▶ _Task_
Quote, with no changes, the lines that run from the top of the material to the line with "door, +Z up.", both included.

▶ _Data lines_
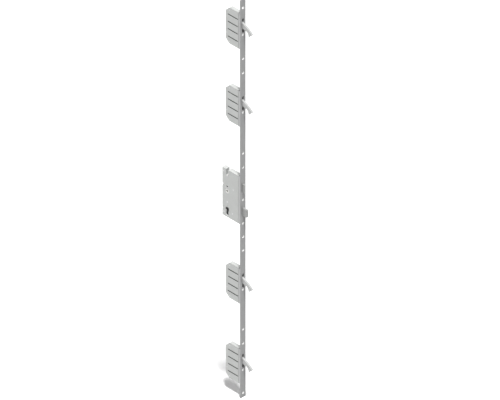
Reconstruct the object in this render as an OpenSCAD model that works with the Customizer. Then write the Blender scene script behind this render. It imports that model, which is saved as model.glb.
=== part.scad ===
// Multipoint door lock: one long faceplate carrying a central lock case and hook cases.
// Frame: origin on the spindle axis, +X out through the faceplate, +Y across the door, +Z up.

/* [Faceplate] */
// Distance from the spindle axis to the front of the faceplate
backset = 65; // [45:1:80]
// Width of the faceplate
face_w = 24; // [20:1:28]
// Thickness of the faceplate
face_t = 3; // [2.5:0.5:4]
// Height of the faceplate top above the spindle axis
face_top = 790; // [780:1:1100]
// Depth of the faceplate bottom below the spindle axis
face_bottom = 800; // [790:1:1100]
// Shank hole of the fixing screws
screw_hole_d = 4.6; // [4:0.1:5]
// Countersink of the fixing screws
screw_sink_d = 9.6; // [8:0.1:10]

/* [Case shells] */
// Outer thickness of every case
case_t = 16; // [16:0.5:18]
// Sheet thickness of the cases
sheet = 1.5; // [1.2:0.1:1.6]
// Distance from the faceplate front to the front edge of the covers
cover_front = 13; // [12:0.5:14]

/* [Main case] */
// Height of the main case above the spindle axis
main_top = 86.6; // [84:0.2:92]
// Depth of the main case below the spindle axis
main_bottom = 103.9; // [103.5:0.1:108]
// Free space between the drive wheel and the rear wall of the main case
main_room = 5; // [4:0.5:10]
// Radius of the drive wheel
wheel_r = 16.5; // [16:0.1:16.6]
// Distance between spindle and cylinder axes
cylinder_gap = 72; // [71.5:0.1:72.5]
// Round part of the profile cylinder hole
cylinder_d = 17.2; // [17:0.1:17.6]
// Width of the straight part of the profile cylinder hole
cylinder_stem_w = 10.2; // [10:0.1:10.6]
// Depth of the straight part below the cylinder axis
cylinder_stem_l = 24.5; // [24:0.1:25]
// Square hole for the spindle
spindle_side = 8; // [7:0.5:10]
// Height of the handle screw hole above the spindle axis
handle_hole_z = 18; // [17.5:0.1:19]
// Diameter of the handle screw hole
handle_hole_d = 8; // [6:0.5:8]
// Width of the open slot in the top of the main case
top_slot_w = 10; // [8:0.5:12]
// Depth of the open slot in the top of the main case
top_slot_l = 26; // [20:1:27]

/* [Latch and deadbolt] */
// Height of the latch centre above the spindle axis
latch_z = 41; // [40.5:0.1:41.5]
// Height of the latch head
latch_h = 34; // [30:1:35]
// Distance the latch stands out of the faceplate
latch_out = 11; // [9:0.5:11]
// Thickness of the latch and deadbolt
bolt_t = 7; // [6:0.5:7]
// Depth of the deadbolt centre below the spindle axis
dead_z = 52; // [51.5:0.5:53]
// Height of the deadbolt
dead_h = 30; // [26:1:31]
// Throw of the deadbolt and travel of the drive rods
throw = 20; // [18:1:20]

/* [Hook cases] */
// Height of the first hook above the spindle axis
hook_z1 = 698; // [600:1:720]
// Height of the second hook above the spindle axis
hook_z2 = 391; // [300:1:400]
// Height of the third hook, below the spindle axis
hook_z3 = -318; // [-360:1:-300]
// Height of the fourth hook, below the spindle axis
hook_z4 = -642; // [-680:1:-560]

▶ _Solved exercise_
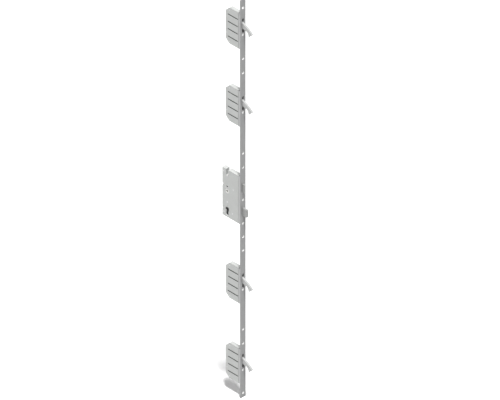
Reconstruct the object in this render as an OpenSCAD model that works with the Customizer. Then write the Blender scene script behind this render. It imports that model, which is saved as model.glb.
=== part.scad ===
// Multipoint door lock: one long faceplate carrying a central lock case and hook cases.
// Frame: origin on the spindle axis, +X out through the faceplate, +Y across the door, +Z up.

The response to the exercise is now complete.